TASK OBJECTIVE — The listing below holds a line with "make_cactus_stem(places, triangles)" and a later line with "bpy.context.scene.collection.objects.link(rigid_bodies[body])". Write out those two lines and every line between them, exactly, and nothing else.

DATA PROVIDED —
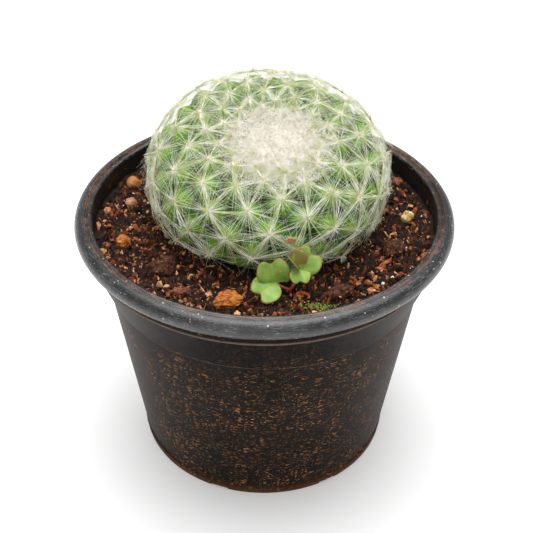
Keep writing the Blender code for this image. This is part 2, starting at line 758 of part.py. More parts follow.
def make_dried_bud():
    mesh = lump_mesh("dried_bud", BUD_SIZE, BUD_CORNERS, BUD_SEED)
    turn = globe_frame().to_3x3() @ BUD_DIRECTION.normalized()
    mesh.transform(turn.to_track_quat("Y", "Z").to_matrix().to_4x4())
    mesh.transform(Matrix.Translation(bud_centre()))
    brown = principled("dried_bud", (0.16, 0.08, 0.035), 0.8)
    bud = add_object("dried_bud", mesh, brown)
    round_off(bud, 50.0)
    return bud


# Wood-sorrel seedling

def leaflet_point(share, fan, length, fold):
    """A point of a heart-shaped leaflet: share of the way out, fan angle from its midrib."""
    notch = 1.0 - NOTCH_DEPTH * math.exp(-((fan / NOTCH_HALF_ANGLE) ** 2))
    reach = length * share * notch * max(math.cos(fan), 0.0) ** LEAFLET_TAPER
    along = reach * math.cos(fan)
    across = reach * math.sin(fan)
    lift = abs(across) * math.tan(fold)
    droop = LEAFLET_DROOP * along * along / length
    return Vector((along, across * math.cos(fold), lift - droop))


def leaflet_mesh(name, length, fold):
    """One blade, split into the same triangles on both faces, along +X from its root, facing +Z."""
    upper = [Vector((0.0, 0.0, 0.0))]
    for ring in range(LEAFLET_RINGS):
        for step in range(LEAFLET_FAN_STEPS + 1):
            fan = LEAFLET_HALF_FAN * (2.0 * step / LEAFLET_FAN_STEPS - 1.0)
            upper.append(leaflet_point((ring + 1) / LEAFLET_RINGS, fan, length, fold))
    sheet = []
    row = LEAFLET_FAN_STEPS + 1
    for step in range(LEAFLET_FAN_STEPS):
        sheet.append((0, 1 + step, 2 + step))
        for ring in range(LEAFLET_RINGS - 1):
            near = 1 + ring * row + step
            far = near + row
            sheet.append((near, far, far + 1))
            sheet.append((near, far + 1, near + 1))
    count = len(upper)
    points = upper + [point - Vector((0.0, 0.0, LEAF_THICKNESS)) for point in upper]
    faces = list(sheet)
    faces += [(count + c, count + b, count + a) for a, b, c in sheet]
    edge = [1 + ring * row for ring in range(LEAFLET_RINGS)]
    outline = [0] + edge[:-1] + list(range(edge[-1], edge[-1] + row))
    outline += [1 + ring * row + row - 1 for ring in range(LEAFLET_RINGS - 2, -1, -1)]
    for here, following in zip(outline, outline[1:] + outline[:1]):
        faces.append((following, here, count + here, count + following))
    return mesh_from(name, points, faces)


def leaflet_place(hub, towards, facing):
    """A frame at the hub with +X along the midrib and +Z out of the upper face."""
    along = towards.normalized()
    up = (facing - along * facing.dot(along)).normalized()
    across = up.cross(along)
    turn = Matrix((along, across, up)).transposed().to_4x4()
    return Matrix.Translation(hub) @ turn


def make_sorrel_leaf(name, hub, leaflets, material):
    """Three leaflets, each (length, towards, facing, fold), joined at a small knob on the hub."""
    form = bmesh.new()
    bmesh.ops.create_icosphere(form, subdivisions=1, radius=HUB_RADIUS, matrix=Matrix.Translation(hub))
    knob = bpy.data.meshes.new(name)
    form.to_mesh(knob)
    form.free()
    leaf = add_object(name, knob, material)
    blades = []
    for length, towards, facing, fold in leaflets:
        mesh = leaflet_mesh("leaflet", length, fold)
        mesh.transform(Matrix.Translation((0.0, 0.0, LEAF_THICKNESS / 2.0)))
        mesh.transform(leaflet_place(hub, Vector(towards), Vector(facing)))
        blades.append(add_object("leaflet", mesh, material))
    boolean_with(leaf, blades, "UNION", "MANIFOLD")
    round_off(leaf, 40.0)
    return leaf


def stalk_mesh(name, stations, radius, sides=6):
    """A round stalk through these points, closed at both ends."""
    points = []
    for index, station in enumerate(stations):
        before = stations[max(index - 1, 0)]
        after = stations[min(index + 1, len(stations) - 1)]
        turn = (after - before).to_track_quat("Z", "Y").to_matrix()
        for side in range(sides):
            angle = 2.0 * math.pi * side / sides
            points.append(station + turn @ Vector((math.cos(angle), math.sin(angle), 0.0)) * radius)
    faces = []
    for index in range(len(stations) - 1):
        for side in range(sides):
            low = index * sides
            following = (side + 1) % sides
            faces.append((low + side, low + following, low + sides + following, low + sides + side))
    faces.append(tuple(range(sides - 1, -1, -1)))
    faces.append(tuple((len(stations) - 1) * sides + side for side in range(sides)))
    return mesh_from(name, points, faces)


def bowed(start, end, bow, steps=4):
    """Points from start to end, bent sideways by bow in the middle."""
    line = []
    for step in range(steps + 1):
        share = step / steps
        line.append(start.lerp(end, share) + bow * math.sin(math.pi * share))
    return line


def under_hub(hub, start):
    """Where a stalk stops, short of the knob by the seat gap."""
    return hub + (start - hub).normalized() * (HUB_RADIUS + SEAT_GAP)


def make_sorrel():
    green = principled("sorrel_leaf", (0.30, 0.46, 0.11), 0.5)
    red = principled("sorrel_stalk", (0.36, 0.09, 0.06), 0.5)
    make_sorrel_leaf("sorrel_leaf_left", LEFT_HUB, LEFT_LEAFLETS, green)
    make_sorrel_leaf("sorrel_leaf_right", RIGHT_HUB, RIGHT_LEAFLETS, green)
    trunk = bowed(SORREL_ROOT, SORREL_FORK, TRUNK_BOW)
    stem = add_object("sorrel_stem", stalk_mesh("sorrel_stem", trunk, STEM_RADIUS), red)
    arms = []
    root = SORREL_FORK - Vector((0.0, 0.0, PETIOLE_SINK))
    for hub, bow in ((LEFT_HUB, LEFT_PETIOLE_BOW), (RIGHT_HUB, RIGHT_PETIOLE_BOW)):
        line = bowed(root, under_hub(hub, SORREL_FORK), bow)
        arms.append(add_object("petiole", stalk_mesh("petiole", line, PETIOLE_RADIUS), red))
    boolean_with(stem, arms, "UNION", "MANIFOLD")
    round_off(stem, 60.0)


# Soil

def soil_height(x, y):
    """The lie of the soil: level at the plant, a little higher at the wall, in soft lumps."""
    reach = math.hypot(x, y)
    level = SOIL_LEVEL_AT_PLANT + (SOIL_LEVEL_AT_WALL - SOIL_LEVEL_AT_PLANT) * ease(
        reach, LEVEL_SOIL_RADIUS, MOUTH_RADIUS
    )
    coarse = noise.noise(Vector((x, y, 0.0)) / SOIL_LUMP_SIZE)
    fine = noise.noise(Vector((x, y, FINE_LUMP_LAYER)) * FINE_LUMP_FREQUENCY / SOIL_LUMP_SIZE)
    rough = ease(reach, CALM_SOIL_RADIUS, ROUGH_SOIL_RADIUS)
    settle = CALM_SOIL_SHARE + (1.0 - CALM_SOIL_SHARE) * rough
    return level + SOIL_LUMP_HEIGHT * settle * (coarse + FINE_LUMP_SHARE * fine)


def soil_block_mesh():
    """The fill of the pot, a seat gap inside its wall and floor, with its lumpy top."""
    top_radius = MOUTH_RADIUS - SOIL_WALL_GAP
    floor = FLOOR_UNDERSIDE + WALL + SEAT_GAP
    points = [(0.0, 0.0, soil_height(0.0, 0.0))]
    for ring in range(SOIL_RINGS):
        radius = top_radius * ((ring + 1) / SOIL_RINGS) ** SOIL_RING_CROWDING
        for side in range(POT_SIDES):
            angle = 2.0 * math.pi * side / POT_SIDES
            x = radius * math.cos(angle)
            y = radius * math.sin(angle)
            points.append((x, y, soil_height(x, y)))
    below = [
        (inner_wall_radius(KINK_HEIGHT) - SOIL_WALL_GAP, KINK_HEIGHT),
        (inner_wall_radius(floor + FLOOR_FILLET) - SOIL_WALL_GAP, floor + FLOOR_FILLET),
        (inner_wall_radius(floor) - 1.5 * FLOOR_FILLET, floor),
    ]
    for radius, height in below:
        for side in range(POT_SIDES):
            angle = 2.0 * math.pi * side / POT_SIDES
            points.append((radius * math.cos(angle), radius * math.sin(angle), height))
    points.append((0.0, 0.0, floor))
    faces = []
    rings = SOIL_RINGS + len(below)
    last = len(points) - 1
    for side in range(POT_SIDES):
        following = (side + 1) % POT_SIDES
        faces.append((0, 1 + side, 1 + following))
        for ring in range(rings - 1):
            low = 1 + ring * POT_SIDES
            high = low + POT_SIDES
            faces.append((low + side, high + side, high + following))
            faces.append((low + side, high + following, low + following))
        edge = 1 + (rings - 1) * POT_SIDES
        faces.append((last, edge + following, edge + side))
    return mesh_from("soil", points, faces)


def recess_cutter(material):
    """The room that the globe and its root take in the soil: a dark moat, then a close seat."""
    profile = []
    for radius, height in globe_profile(48):
        if height > RECESS_TOP:
            continue
        close = ease(-height, MOAT_START, MOAT_END)
        offset = (1.0 - close) * MOAT_WIDTH + close * (RECESS_SEAT_GAP - BURIED_DROP)
        steep = math.atan2(height / UNDERSIDE_DEPTH, radius / GLOBE_RADIUS)
        profile.append((radius + offset * math.cos(steep), height + offset * math.sin(steep)))
    profile = [row for row in profile if row[0] > ROOT_FLARE_RADIUS]
    deepest = -ROOT_DEPTH - ROOT_END_CLEARANCE
    profile.insert(0, (0.0, RECESS_LID))
    profile.insert(1, (profile[1][0], RECESS_LID))
    profile.append((ROOT_RADIUS + ROOT_CLEARANCE, deepest))
    profile.append((0.0, deepest))
    mesh = turn_profile("globe_recess", profile, RECESS_SIDES)
    mesh.transform(globe_frame())
    return add_object("globe_recess", mesh, material)


def sorrel_hole_cutter(material):
    low = SORREL_ROOT - Vector((0.0, 0.0, SEAT_GAP))
    high = Vector((SORREL_FORK.x, SORREL_FORK.y, SORREL_FORK.z + SORREL_HOLE_OVERSHOOT))
    mesh = stalk_mesh("sorrel_hole", [low, high], SORREL_HOLE_RADIUS, 8)
    return add_object("sorrel_hole", mesh, material)


def loose_piece_mesh(name, place, size, turn, corners, seed, grow=0.0):
    """A lump lying on the soil at this place, grown by so much on each side."""
    grown = Vector((size[0] / 2.0, size[1] / 2.0, size[2] / 2.0)) * MM
    grown += Vector((grow, grow, grow))
    mesh = lump_mesh(name, grown, corners, seed)
    height = soil_height(place[0] * MM, place[1] * MM) + LUMP_SHOWING * size[2] * MM
    centre = Vector((place[0] * MM, place[1] * MM, height))
    mesh.transform(Matrix.Translation(centre) @ Matrix.Rotation(math.radians(turn), 4, "Z"))
    return mesh


def make_loose_pieces():
    """Each piece on the soil, and the room that it needs there."""
    rooms = []
    for index, (name, colour, place, size, turn, corners) in enumerate(LOOSE_PIECES):
        finish = principled(name, colour, 0.85)
        seed = FIRST_LUMP_SEED + index
        mesh = loose_piece_mesh(name, place, size, turn, corners, seed)
        piece = add_object(name, mesh, finish)
        round_off(piece, 28.0)
        room = loose_piece_mesh("room", place, size, turn, corners, seed, LUMP_ROOM)
        rooms.append(add_object("room", room, finish))
    return rooms


def make_soil(rooms):
    brown = principled("soil", (0.07, 0.032, 0.016), 0.95)
    soil = add_object("soil", soil_block_mesh(), brown)
    boolean_with(soil, [recess_cutter(brown), sorrel_hole_cutter(brown)] + rooms, "DIFFERENCE")
    round_off(soil, 60.0)
    return soil


def main():
    clear_scene()
    make_pot()
    make_soil(make_loose_pieces())
    places = areole_places()
    triangles = net_of([sphere_direction(place[0]) for place in places])
    make_cactus_stem(places, triangles)
    make_spine_net(places, triangles)
    make_dried_bud()
    make_sorrel()


if __name__ == "__main__":
    main()
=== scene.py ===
"""Looks of the potted feather cactus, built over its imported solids.

A nursery pot of black polypropylene, a rough peat and bark mix, a globe of green tubercles under white
feathery spines, and a wood-sorrel seedling. Metres, +Z up, the front is -Y.
"""

import json
import math
import random
from functools import partial

import bmesh
import bpy
import numpy as np
from bpy.props import FloatProperty, FloatVectorProperty, IntProperty, PointerProperty
from mathutils import Matrix, Vector, noise
from mathutils.bvhtree import BVHTree

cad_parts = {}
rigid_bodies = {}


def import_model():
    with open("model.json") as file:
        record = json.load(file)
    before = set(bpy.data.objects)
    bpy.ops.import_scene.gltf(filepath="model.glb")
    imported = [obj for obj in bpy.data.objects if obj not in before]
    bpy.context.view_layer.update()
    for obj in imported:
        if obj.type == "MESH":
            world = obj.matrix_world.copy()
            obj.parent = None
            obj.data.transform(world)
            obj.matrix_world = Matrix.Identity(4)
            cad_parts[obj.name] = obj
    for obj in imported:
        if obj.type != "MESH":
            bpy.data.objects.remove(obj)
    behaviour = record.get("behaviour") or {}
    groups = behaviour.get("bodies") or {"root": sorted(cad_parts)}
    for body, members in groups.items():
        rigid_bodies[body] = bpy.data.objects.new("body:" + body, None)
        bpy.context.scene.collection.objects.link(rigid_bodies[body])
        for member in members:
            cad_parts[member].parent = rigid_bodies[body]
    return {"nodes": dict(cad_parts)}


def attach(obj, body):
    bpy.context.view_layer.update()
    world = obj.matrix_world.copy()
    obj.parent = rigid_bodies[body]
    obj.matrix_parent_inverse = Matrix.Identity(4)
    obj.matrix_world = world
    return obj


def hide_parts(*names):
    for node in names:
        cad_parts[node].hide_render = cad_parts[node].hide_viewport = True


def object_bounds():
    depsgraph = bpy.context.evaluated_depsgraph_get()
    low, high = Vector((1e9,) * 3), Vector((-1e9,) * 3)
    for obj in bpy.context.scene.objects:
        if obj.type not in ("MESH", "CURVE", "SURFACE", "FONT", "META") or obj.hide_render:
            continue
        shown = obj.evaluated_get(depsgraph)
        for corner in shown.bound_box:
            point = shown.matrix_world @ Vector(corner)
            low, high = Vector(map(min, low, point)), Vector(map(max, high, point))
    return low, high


bl_info = {
    "name": "Potted Feather Cactus", "version": (1, 0, 0), "blender": (4, 5, 0),
    "location": "3D View > Sidebar > Cactus",
    "description": "Builds the pot, soil, cactus, spines and seedling over the packed solids",
    "category": "Add Mesh",
}

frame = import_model()
CAD_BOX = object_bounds()

MM = 0.001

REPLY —
    make_cactus_stem(places, triangles)
    make_spine_net(places, triangles)
    make_dried_bud()
    make_sorrel()


if __name__ == "__main__":
    main()
=== scene.py ===
"""Looks of the potted feather cactus, built over its imported solids.

A nursery pot of black polypropylene, a rough peat and bark mix, a globe of green tubercles under white
feathery spines, and a wood-sorrel seedling. Metres, +Z up, the front is -Y.
"""

import json
import math
import random
from functools import partial

import bmesh
import bpy
import numpy as np
from bpy.props import FloatProperty, FloatVectorProperty, IntProperty, PointerProperty
from mathutils import Matrix, Vector, noise
from mathutils.bvhtree import BVHTree

cad_parts = {}
rigid_bodies = {}


def import_model():
    with open("model.json") as file:
        record = json.load(file)
    before = set(bpy.data.objects)
    bpy.ops.import_scene.gltf(filepath="model.glb")
    imported = [obj for obj in bpy.data.objects if obj not in before]
    bpy.context.view_layer.update()
    for obj in imported:
        if obj.type == "MESH":
            world = obj.matrix_world.copy()
            obj.parent = None
            obj.data.transform(world)
            obj.matrix_world = Matrix.Identity(4)
            cad_parts[obj.name] = obj
    for obj in imported:
        if obj.type != "MESH":
            bpy.data.objects.remove(obj)
    behaviour = record.get("behaviour") or {}
    groups = behaviour.get("bodies") or {"root": sorted(cad_parts)}
    for body, members in groups.items():
        rigid_bodies[body] = bpy.data.objects.new("body:" + body, None)
        bpy.context.scene.collection.objects.link(rigid_bodies[body])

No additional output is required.